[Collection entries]
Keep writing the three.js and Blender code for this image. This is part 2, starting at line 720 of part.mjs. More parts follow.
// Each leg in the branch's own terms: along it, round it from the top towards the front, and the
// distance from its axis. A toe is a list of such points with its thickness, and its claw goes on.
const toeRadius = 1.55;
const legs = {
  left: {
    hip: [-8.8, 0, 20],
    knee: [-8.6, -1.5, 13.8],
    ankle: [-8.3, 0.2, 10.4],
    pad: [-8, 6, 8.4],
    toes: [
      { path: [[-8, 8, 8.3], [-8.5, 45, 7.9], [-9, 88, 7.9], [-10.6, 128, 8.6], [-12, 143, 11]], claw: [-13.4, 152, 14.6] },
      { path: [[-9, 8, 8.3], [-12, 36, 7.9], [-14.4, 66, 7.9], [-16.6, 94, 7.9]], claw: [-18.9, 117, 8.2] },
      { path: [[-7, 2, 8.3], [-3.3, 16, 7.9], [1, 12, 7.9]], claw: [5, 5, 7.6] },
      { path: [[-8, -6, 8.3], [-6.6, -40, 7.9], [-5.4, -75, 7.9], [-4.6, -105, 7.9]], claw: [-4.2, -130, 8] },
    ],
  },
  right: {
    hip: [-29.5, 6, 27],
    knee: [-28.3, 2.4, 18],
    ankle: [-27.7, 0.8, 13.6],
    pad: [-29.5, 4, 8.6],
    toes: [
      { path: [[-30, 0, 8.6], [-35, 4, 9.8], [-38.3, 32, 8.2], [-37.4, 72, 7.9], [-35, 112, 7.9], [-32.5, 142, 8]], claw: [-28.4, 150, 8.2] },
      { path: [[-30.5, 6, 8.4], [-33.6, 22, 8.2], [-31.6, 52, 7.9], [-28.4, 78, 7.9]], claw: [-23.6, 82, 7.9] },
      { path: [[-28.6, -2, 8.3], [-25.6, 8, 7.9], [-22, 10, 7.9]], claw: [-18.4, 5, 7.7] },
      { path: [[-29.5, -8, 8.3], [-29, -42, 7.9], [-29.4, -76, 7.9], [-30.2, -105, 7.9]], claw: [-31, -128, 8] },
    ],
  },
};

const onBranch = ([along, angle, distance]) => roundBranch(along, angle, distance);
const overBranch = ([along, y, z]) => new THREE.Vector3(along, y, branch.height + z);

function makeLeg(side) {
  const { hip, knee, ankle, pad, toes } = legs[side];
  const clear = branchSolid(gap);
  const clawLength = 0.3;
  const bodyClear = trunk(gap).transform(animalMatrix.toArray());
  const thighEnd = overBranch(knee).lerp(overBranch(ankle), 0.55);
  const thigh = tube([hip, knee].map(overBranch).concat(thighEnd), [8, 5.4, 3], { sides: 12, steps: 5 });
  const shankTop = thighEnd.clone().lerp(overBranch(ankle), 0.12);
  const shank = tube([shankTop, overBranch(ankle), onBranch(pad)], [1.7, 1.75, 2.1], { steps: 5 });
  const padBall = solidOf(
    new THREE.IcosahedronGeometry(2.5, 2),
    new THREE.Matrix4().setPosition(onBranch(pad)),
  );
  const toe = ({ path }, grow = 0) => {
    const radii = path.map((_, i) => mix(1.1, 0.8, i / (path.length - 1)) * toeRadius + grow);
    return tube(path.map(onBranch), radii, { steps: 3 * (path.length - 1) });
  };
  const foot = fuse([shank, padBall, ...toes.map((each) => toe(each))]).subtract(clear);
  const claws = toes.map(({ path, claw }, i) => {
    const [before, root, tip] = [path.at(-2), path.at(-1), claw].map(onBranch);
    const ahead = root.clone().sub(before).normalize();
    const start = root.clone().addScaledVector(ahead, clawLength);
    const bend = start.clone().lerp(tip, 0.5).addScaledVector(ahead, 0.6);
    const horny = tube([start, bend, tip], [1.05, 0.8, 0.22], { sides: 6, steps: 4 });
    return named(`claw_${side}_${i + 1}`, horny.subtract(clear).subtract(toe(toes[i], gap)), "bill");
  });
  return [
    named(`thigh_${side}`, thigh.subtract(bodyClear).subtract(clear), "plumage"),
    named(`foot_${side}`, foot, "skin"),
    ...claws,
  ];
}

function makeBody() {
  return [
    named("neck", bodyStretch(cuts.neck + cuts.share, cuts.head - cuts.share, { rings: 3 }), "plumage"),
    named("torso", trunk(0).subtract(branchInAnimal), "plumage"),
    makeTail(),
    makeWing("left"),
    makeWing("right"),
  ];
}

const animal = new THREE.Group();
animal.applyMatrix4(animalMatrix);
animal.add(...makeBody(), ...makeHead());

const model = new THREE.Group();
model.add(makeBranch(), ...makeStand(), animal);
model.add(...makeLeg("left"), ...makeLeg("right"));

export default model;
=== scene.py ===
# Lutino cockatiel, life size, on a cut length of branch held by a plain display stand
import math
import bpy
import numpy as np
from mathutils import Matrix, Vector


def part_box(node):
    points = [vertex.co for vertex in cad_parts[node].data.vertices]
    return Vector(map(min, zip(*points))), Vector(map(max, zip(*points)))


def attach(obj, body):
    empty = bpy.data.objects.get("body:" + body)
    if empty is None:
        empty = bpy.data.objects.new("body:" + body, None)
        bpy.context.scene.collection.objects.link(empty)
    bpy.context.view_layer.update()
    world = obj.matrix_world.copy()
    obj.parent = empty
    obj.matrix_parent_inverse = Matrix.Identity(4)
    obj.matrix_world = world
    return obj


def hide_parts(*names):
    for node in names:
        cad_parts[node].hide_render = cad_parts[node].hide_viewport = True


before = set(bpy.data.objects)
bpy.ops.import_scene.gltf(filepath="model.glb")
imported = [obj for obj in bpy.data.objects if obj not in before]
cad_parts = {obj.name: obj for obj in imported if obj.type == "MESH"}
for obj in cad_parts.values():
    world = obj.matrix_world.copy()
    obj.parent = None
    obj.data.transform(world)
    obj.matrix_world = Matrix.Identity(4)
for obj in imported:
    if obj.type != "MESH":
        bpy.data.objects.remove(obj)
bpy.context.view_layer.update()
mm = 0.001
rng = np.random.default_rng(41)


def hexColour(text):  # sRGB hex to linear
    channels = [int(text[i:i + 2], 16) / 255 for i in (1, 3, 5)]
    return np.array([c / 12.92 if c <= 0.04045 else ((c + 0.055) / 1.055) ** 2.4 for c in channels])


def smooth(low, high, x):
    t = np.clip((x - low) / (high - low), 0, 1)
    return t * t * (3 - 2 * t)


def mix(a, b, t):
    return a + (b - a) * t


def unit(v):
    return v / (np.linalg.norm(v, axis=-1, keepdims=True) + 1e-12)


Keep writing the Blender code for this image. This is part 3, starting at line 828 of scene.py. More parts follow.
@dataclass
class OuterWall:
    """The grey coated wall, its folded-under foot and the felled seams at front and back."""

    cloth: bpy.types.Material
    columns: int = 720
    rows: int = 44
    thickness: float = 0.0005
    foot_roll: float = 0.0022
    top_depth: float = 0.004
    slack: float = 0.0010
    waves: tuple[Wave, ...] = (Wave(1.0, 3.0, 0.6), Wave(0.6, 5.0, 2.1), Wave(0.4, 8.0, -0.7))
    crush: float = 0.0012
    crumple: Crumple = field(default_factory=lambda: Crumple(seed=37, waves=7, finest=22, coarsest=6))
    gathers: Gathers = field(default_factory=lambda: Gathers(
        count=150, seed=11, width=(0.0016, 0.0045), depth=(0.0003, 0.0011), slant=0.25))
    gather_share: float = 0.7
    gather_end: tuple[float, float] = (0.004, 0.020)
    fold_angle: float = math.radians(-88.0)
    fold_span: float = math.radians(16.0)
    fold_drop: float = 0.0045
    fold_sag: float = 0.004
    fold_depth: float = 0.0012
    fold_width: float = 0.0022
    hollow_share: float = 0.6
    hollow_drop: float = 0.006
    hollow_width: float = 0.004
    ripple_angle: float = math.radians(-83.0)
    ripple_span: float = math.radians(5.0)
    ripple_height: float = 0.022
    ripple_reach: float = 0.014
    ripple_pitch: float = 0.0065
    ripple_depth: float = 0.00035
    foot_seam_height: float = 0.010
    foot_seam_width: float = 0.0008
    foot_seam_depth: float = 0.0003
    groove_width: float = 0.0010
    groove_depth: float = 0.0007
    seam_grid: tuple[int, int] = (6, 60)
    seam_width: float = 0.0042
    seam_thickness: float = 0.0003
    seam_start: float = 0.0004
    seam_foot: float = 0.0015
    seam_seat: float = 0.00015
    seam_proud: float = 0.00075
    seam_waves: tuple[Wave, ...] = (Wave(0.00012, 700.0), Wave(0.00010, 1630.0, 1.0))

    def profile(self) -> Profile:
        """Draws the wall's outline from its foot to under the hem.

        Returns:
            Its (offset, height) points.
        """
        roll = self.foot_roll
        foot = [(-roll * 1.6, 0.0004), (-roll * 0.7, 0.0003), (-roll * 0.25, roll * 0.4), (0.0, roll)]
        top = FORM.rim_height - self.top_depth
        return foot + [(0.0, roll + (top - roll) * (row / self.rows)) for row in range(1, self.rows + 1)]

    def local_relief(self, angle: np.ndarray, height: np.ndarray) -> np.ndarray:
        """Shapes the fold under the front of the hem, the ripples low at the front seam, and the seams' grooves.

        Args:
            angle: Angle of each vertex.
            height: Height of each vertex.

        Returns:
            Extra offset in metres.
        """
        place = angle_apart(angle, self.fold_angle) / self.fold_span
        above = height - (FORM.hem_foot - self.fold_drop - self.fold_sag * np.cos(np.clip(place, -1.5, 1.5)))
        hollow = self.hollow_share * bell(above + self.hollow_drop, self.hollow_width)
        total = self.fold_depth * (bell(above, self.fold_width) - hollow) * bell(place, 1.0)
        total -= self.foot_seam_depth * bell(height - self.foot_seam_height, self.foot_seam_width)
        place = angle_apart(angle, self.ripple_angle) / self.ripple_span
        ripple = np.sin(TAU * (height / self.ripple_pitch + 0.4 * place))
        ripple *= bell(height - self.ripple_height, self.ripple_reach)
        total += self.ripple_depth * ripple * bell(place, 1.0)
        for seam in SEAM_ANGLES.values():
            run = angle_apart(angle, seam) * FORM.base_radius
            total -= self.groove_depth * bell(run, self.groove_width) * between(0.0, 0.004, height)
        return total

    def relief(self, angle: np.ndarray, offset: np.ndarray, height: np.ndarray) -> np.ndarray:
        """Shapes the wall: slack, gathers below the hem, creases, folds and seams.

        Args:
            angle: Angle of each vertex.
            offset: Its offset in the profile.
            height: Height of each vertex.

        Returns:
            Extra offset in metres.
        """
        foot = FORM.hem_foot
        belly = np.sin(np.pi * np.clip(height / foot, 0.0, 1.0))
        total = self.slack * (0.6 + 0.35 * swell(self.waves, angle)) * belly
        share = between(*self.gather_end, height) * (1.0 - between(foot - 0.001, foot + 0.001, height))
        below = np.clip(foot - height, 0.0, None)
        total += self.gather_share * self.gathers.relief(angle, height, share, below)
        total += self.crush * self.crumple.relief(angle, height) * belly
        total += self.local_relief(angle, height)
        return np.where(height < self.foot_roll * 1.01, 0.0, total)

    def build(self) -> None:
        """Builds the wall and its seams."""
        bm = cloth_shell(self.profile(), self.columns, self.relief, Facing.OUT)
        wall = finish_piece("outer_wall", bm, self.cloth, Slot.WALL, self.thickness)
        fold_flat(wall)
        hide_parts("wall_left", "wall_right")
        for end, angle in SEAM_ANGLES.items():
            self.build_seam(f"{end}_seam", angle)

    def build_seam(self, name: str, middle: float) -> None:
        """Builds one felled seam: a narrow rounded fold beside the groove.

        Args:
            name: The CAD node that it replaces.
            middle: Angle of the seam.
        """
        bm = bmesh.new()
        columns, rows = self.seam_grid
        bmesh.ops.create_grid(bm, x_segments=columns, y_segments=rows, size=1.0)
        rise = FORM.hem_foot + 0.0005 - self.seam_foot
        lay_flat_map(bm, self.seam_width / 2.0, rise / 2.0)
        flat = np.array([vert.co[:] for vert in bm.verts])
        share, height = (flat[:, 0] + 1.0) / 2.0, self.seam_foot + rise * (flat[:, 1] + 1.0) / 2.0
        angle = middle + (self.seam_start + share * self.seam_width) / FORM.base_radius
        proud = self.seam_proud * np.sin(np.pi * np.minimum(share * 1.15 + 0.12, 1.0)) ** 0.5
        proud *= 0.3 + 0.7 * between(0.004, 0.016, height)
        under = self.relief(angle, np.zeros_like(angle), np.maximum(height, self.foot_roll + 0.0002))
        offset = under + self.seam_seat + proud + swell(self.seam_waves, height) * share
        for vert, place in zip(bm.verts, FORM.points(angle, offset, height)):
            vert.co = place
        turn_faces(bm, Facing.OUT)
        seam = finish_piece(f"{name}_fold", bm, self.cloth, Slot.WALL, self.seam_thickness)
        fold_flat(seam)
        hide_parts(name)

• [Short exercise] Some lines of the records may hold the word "More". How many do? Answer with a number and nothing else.

• [Result for this exercise] 2